A Moment in American Homonationalism

Sometimes an academic concept finds embodiment in a way that renders a complex idea instantly clear. What Jasbir Puar calls “homonationalism” is one of these complex, intersectional ideas that was illustrated explicitly in recent headlines about a participant in the Abbottabad raid that killed Osama bin Laden.

The recent transition of SEAL Team 6 member Kristin Beck from male to female received brief media coverage, but is incredibly illuminating and worthy of analysis. The story is situated around a former DEVGRU operator who is a both a member of the most-targeted queer community and assassin of the world’s most-hated terrorist. After 20 years in the SEALs, including a role in Operation Neptune Spear, Kristin retired from the Navy and transitioned in 2011. She released her book, Warrior Princess, in June of 2013, and news outlets immediately began speculating that Kristin’s coming-out could prompt a review of the ban on openly transgender members of the military. Any trans person’s coming-out is cause for celebration, but a story like this is also cause for analysis. The narrative around this story reveals a great deal about America’s ideological underpinnings and national narratives in the War on Terror.

The "The New Jim Crow" is not the Civil Rights Issue of our time because of the power & profit the prison-industrial complex provides the state.

What the state takes up as a Civil Rights cause says everything about state power and who is entitled to citizenship.

Reflected by his Onionish reputation as the fun, avuncular side of the Obama administration, Joe Biden is the first person to signal which marginalized groups are about to be folded into America’s mainstream. Biden prominently signaled his opposition to both “Don’t Ask, Don’t Tell” and DOMA before their repeal became the Obama administration’s official stand. On gay marriage, Obama remarked that Biden “probably got out a little bit over his skis, but out of generosity of spirit.” It’s consequential that Biden called transgender discrimination “the civil rights issue of our time.” It signals that there is a push to allow trans people access to the most cherished, reactionary American institutions. Membership, however, comes with the caveat that this access is only for a certain racialized, socio-economically privileged type of person willing to uphold the status quo.

Ideology works most effectively when it doesn’t appear to be working at all, and nothing to do with glorifying America’s military can ever be apolitical. So what ideological purpose does homonationalism serve? In her 2007 book Terrorist Assemblages: Homonationalism in Queer Times, Puar explains that homonationalism is an arrangement that resembles traditional heteronationalism. Liberal politics, Puar argues, incorporates queer figures into the fold of the nation-state, setting up now-normative queers in opposition to the atavistic figure of “The Terrorist,” a racialized Other who poses a threat that the nation’s border guard against.

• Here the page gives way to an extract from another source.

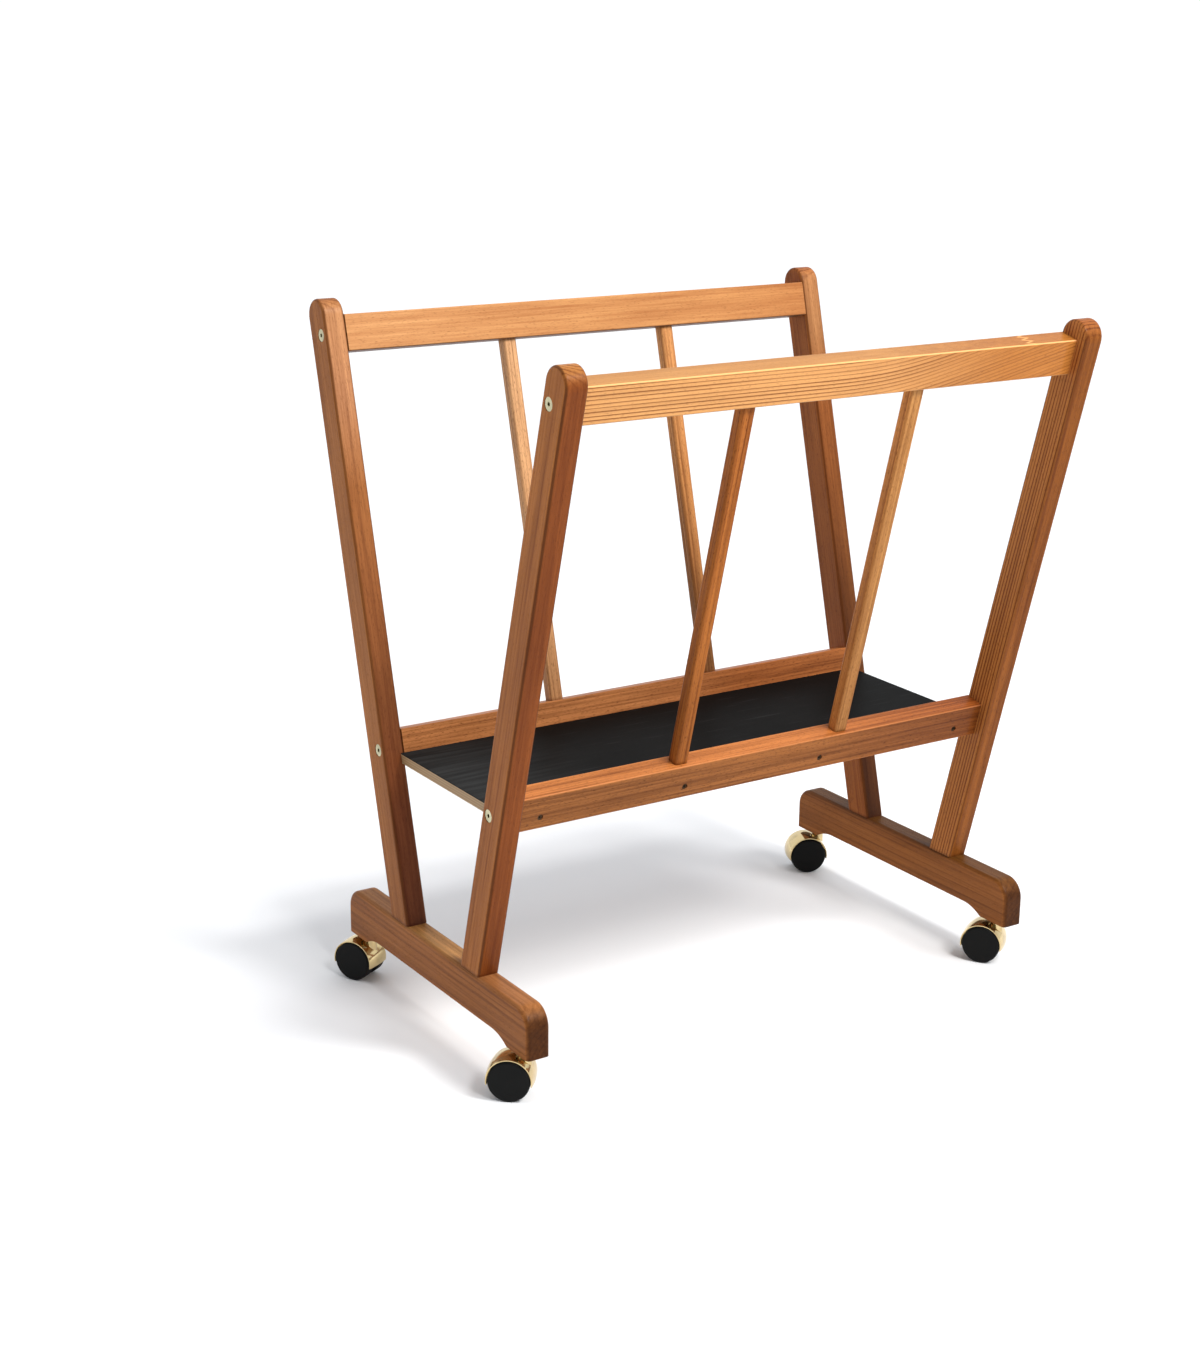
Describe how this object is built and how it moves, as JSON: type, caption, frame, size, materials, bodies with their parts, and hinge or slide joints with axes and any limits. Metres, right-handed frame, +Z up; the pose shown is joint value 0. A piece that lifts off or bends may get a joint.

No single figure has ever been more strongly configured as a threatening Terrorist Other than Osama bin Laden. His intrusions into the American psyche had the power to send the state scrambling for securitization. For a trans person to have participated in his killing is a consequential development for the project of homonationalism. A concept that raises issues of sexuality, race, gender, nation, class, and ethnicity, it can be likened to “pinkwashing.” Pinkwashing is the act by which a state erases or distracts from its own actions by drawing attention to the way it treats its queers, *bonus points* for pointing out queer troops. The imperialist country that does well by its queers is justified in violence against a savage, heteronormative enemy, goes the logic. Dan Savage, spokesperson for the assimilationist wing of the contemporary gay rights movement, echoed this idea during his full-throated support of the Iraq War: “there are times when saying ‘no’ to war means saying ‘yes’ to oppression.”

Queers who challenge American imperialism will gain a new perspective on how progressive the US is.

Queers who challenge American imperialism will gain a new perspective on how progressive the US is.

The repeal of “Don’t Ask, Don’t Tell” served both a practical and a political purpose. Logistically, it removed constraints that had been forcing the expulsion of qualified personnel from a series of wars that have severely overtaxed the military. Ideologically, it undergirded the narrative that the US is a civilizing force in its imperial project to subjugate and remake the greater Middle East. As the War on Terror drags on into the Overseas Contingencies Operations, it becomes necessary to find new ways to bolster this framework. The US invades Iraq and Afghanistan? Well, those boots on the ground may belong to gays or lesbians! Drone strikes and night raids terrorize Yemen and Pakistan? Well, those raiders may be trans! As radical queer theorist Yasmin Nair says, “‘equality’ works to obscure and even justify brutality towards [the] most marginal.” It’s a central part of human psychology to see oneself as a fundamentally Good actor. For the US, homonationalism creates this framework of being a good actor even as its actions cause so much suffering. The case of Kristin Beck sends the message that even America’s trans queers can be part of its most elite corps of trained killers.